* **WHAT IS ASKED**: Filter out everything except lines holding "this".
+++ DATASET ENTRIES
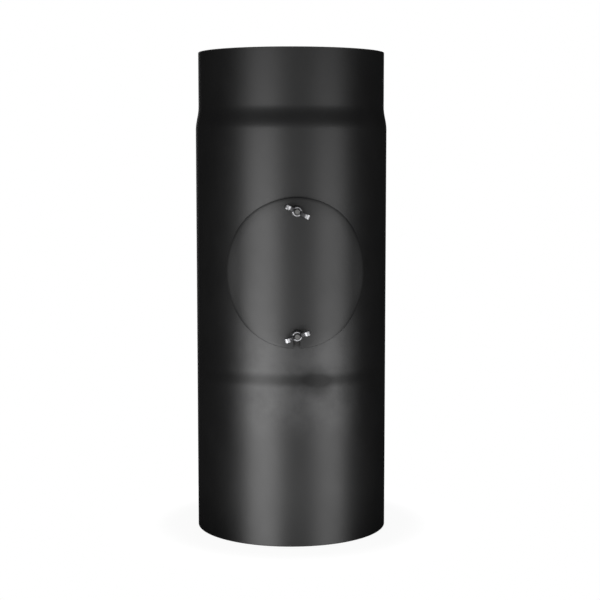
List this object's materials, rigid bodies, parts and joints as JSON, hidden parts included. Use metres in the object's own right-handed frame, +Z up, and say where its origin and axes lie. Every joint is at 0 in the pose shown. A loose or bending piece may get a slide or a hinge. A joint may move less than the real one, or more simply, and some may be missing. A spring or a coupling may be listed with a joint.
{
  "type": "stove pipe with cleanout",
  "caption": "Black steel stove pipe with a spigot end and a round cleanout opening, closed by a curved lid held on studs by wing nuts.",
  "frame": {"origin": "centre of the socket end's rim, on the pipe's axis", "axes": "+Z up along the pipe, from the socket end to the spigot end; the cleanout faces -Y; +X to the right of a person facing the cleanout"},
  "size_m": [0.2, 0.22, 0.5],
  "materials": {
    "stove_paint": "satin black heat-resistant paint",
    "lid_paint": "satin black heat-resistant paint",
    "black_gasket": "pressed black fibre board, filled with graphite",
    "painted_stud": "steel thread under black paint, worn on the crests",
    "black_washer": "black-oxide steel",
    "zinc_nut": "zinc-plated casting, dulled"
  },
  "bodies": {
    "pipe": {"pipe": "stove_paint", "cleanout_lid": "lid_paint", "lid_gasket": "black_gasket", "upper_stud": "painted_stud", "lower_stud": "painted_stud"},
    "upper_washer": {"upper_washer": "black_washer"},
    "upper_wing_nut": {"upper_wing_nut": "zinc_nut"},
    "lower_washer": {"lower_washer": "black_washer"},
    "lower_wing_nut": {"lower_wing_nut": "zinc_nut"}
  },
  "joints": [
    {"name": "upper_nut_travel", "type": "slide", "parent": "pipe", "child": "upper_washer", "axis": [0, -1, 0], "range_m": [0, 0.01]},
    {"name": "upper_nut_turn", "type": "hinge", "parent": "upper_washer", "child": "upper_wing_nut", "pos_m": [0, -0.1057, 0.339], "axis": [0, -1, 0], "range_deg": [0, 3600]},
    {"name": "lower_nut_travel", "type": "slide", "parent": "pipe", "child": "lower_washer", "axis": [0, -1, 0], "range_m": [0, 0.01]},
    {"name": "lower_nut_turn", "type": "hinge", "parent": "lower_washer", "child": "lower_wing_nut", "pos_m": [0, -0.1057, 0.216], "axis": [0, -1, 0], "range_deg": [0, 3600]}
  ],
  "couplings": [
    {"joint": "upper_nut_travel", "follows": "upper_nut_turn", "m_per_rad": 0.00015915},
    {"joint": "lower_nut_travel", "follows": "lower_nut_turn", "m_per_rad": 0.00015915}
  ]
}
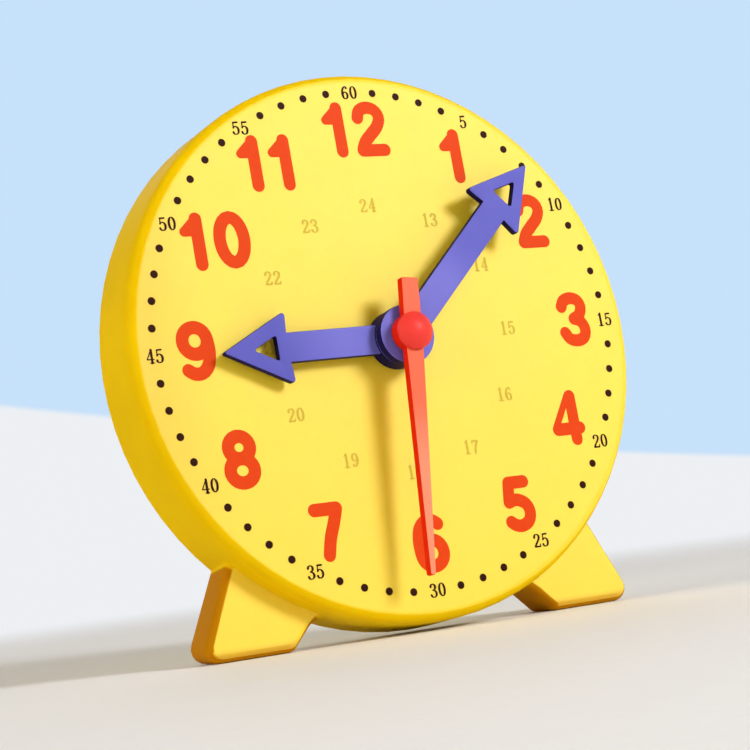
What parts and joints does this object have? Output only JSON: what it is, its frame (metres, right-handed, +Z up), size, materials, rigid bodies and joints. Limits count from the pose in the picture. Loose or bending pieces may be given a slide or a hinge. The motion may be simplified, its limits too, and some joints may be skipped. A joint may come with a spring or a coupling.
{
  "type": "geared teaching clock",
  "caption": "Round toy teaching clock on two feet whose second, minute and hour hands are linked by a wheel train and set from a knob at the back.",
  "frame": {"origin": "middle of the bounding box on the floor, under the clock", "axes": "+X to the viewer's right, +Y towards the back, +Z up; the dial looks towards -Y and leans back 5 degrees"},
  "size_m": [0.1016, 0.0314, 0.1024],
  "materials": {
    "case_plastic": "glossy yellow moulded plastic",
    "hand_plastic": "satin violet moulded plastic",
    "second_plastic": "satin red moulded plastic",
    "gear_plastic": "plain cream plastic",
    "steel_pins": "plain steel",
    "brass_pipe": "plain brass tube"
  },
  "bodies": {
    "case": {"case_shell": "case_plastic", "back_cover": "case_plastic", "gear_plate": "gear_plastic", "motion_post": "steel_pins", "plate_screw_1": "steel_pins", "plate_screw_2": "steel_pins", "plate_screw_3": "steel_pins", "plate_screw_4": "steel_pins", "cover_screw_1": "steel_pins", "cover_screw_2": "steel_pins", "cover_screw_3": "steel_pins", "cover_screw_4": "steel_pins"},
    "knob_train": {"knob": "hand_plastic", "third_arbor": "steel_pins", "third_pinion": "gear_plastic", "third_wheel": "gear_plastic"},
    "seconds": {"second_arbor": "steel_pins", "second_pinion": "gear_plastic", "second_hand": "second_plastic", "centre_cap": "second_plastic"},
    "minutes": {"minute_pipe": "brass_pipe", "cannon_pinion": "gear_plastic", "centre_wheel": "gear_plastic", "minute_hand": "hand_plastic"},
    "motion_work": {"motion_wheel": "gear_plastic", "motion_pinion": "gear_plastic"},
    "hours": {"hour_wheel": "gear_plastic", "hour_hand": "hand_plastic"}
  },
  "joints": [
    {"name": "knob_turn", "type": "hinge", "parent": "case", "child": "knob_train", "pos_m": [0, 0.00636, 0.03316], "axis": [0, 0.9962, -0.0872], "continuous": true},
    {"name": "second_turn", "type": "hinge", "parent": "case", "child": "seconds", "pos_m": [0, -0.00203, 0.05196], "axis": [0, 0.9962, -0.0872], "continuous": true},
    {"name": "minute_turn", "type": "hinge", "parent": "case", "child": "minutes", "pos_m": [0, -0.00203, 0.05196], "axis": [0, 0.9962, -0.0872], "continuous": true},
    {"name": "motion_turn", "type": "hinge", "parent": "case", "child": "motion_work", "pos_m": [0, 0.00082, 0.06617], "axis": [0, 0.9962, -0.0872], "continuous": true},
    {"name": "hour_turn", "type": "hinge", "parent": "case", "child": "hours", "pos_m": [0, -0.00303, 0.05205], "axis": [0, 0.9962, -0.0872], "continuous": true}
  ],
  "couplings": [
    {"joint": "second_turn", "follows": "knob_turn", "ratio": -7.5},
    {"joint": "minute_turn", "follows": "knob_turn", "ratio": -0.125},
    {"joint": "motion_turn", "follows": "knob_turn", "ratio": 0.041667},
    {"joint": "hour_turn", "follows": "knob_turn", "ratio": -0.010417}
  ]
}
++++++
* **SOLUTION**:
List this object's materials, rigid bodies, parts and joints as JSON, hidden parts included. Use metres in the object's own right-handed frame, +Z up, and say where its origin and axes lie. Every joint is at 0 in the pose shown. A loose or bending piece may get a slide or a hinge. A joint may move less than the real one, or more simply, and some may be missing. A spring or a coupling may be listed with a joint.
What parts and joints does this object have? Output only JSON: what it is, its frame (metres, right-handed, +Z up), size, materials, rigid bodies and joints. Limits count from the pose in the picture. Loose or bending pieces may be given a slide or a hinge. The motion may be simplified, its limits too, and some joints may be skipped. A joint may come with a spring or a coupling.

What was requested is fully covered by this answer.